Some plates are fairly cryptic, like Brittany Diaz’s EN PWANT.

It goes back to when the dancer, 17, of Midlothian, was studying ballet in New York for the summer as a young girl and her French teacher pronounced her favorite style of dance, en pointe, as “pwant.”

“Most ballerinas get it, and those who don’t dance I figured would be entertained because pwant is just a funny thing to say,” she said.

Others are more personal, like those of Ally and Rudy Masry of Briarcliff Manor, N.Y. Ally donated her husband a kidney in 2003. Her car has the tag DONOR; his reads DONEE.

Their messages are on specialty plates in which some of the proceeds go to a fund for organ donation and transplant research.

“I frankly thought it was the craziest idea to have personalized plates until this came along,” Rudy said.

Initials and names are popular, as are sports teams and quirky takes on professions, such as EYEMAN or 2THDR.

Cherrie Hamilton of Dana Point, Calif., has the license plate BARRYFN to go along with her blog dedicated to Barry Manilow.
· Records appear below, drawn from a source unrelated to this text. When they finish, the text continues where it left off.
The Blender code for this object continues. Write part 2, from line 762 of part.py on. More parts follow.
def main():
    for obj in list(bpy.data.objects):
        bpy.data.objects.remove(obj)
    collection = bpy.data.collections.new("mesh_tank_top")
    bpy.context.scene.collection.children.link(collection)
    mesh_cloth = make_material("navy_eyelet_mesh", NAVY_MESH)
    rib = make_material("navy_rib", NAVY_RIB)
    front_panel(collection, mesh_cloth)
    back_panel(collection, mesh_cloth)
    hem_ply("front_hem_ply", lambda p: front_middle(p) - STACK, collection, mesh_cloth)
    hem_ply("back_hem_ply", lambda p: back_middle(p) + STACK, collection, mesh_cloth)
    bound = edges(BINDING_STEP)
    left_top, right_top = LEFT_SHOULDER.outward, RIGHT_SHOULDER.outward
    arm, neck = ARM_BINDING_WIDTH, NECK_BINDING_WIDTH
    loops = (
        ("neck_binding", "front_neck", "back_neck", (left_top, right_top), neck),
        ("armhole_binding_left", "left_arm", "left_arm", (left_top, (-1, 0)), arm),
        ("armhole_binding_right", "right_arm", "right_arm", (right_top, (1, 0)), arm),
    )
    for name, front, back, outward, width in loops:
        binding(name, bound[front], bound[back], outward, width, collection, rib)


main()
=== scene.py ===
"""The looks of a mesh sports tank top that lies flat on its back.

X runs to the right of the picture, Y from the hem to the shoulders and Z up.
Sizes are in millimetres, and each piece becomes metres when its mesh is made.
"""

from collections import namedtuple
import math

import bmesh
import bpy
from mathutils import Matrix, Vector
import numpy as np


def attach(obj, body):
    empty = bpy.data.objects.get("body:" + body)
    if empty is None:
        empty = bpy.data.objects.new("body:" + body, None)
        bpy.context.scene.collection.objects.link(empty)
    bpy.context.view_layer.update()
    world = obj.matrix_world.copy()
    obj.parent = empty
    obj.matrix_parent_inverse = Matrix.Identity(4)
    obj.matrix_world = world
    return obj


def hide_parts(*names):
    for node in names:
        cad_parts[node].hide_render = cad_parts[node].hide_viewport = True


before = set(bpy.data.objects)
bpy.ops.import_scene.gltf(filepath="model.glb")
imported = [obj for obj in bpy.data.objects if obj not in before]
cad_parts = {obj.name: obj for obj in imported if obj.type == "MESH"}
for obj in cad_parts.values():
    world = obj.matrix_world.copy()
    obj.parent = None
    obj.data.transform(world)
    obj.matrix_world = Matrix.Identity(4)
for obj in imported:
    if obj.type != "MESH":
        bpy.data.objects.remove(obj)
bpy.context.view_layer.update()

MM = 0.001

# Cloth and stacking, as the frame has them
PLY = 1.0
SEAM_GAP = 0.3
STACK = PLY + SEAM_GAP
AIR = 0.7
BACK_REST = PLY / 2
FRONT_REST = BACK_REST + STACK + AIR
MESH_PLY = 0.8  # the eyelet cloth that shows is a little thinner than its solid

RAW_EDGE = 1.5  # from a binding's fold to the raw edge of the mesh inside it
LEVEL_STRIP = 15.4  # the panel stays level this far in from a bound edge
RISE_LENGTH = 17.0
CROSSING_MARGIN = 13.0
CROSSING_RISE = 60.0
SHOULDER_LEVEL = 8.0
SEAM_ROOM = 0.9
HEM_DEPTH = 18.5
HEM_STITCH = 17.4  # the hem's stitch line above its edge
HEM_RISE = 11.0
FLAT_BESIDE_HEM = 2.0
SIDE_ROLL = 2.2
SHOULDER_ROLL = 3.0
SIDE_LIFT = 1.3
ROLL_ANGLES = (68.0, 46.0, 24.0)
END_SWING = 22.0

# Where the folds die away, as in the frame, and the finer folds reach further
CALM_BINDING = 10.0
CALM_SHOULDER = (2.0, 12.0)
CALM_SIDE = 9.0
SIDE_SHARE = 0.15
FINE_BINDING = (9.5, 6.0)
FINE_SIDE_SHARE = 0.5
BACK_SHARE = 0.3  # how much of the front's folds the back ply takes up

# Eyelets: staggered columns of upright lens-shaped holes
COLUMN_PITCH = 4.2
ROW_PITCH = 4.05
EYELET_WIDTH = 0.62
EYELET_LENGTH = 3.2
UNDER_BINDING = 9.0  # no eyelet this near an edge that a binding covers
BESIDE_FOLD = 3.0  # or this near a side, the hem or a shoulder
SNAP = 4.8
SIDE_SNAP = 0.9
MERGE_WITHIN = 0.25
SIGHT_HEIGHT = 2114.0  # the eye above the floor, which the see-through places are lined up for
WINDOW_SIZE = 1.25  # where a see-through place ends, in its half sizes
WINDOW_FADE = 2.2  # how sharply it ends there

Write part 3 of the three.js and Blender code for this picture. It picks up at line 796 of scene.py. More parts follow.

Dan Faulkner of Dublin, Ohio, has SHIBBYY, his favorite saying from the movie “Dude, Where’s my Car?” Then there’s Vonn Campbell of Greenville, S.C., whose plate is BYTE1, showing off not only his computer science degree but “my desire to provide a somewhat abrasive message to those individuals who follow too closely.”

But why is it that Virginia has so many personalized plates?

There’s the low cost – $10 per year. But it’s as cheap in some other states, and Illinois charges $78 per year and has more total personalized tags. Virginia and several other states also allow drivers to plug in endless letter-number combinations online until they find the perfect one, but so do a lot of other states. “It’s only $10. You can do it online with little effort. You can get a new one every month if you wanted to,” said Benjamin Mace, a Virginia Beach Web designer who started CoolPl8z.com, where people post pictures of their vanity plates or strangers’ and visitors can vote on the their favorite.

One thing is for sure, personalized plates are big business. The tags generated more than $9.4 million in Virginia last fiscal year, said Melanie Stokes, a Virginia Department of Motor Vehicles spokeswoman. Most of the money stays within the department.

David Hollis has seen just about every kind of personalized plate as manager of the tag plant at Powhatan Correctional Center, where all of Virginia’s license plates are made. Inmates there produce an average of 5,000 personalized plates each week.

One recent day, stacks of plates showcased a taste of Virginia’s interests – DBYA on a “Fight Terrorism” specialty plate, GOTFNS on a Jimmy Buffett-inspired plate, DAWGS2 on an animal plate.

“It’s something that they want to tell the world about, that they’re personal about,” he said while looking out over the shop. “That’s why they call it personalized plates.”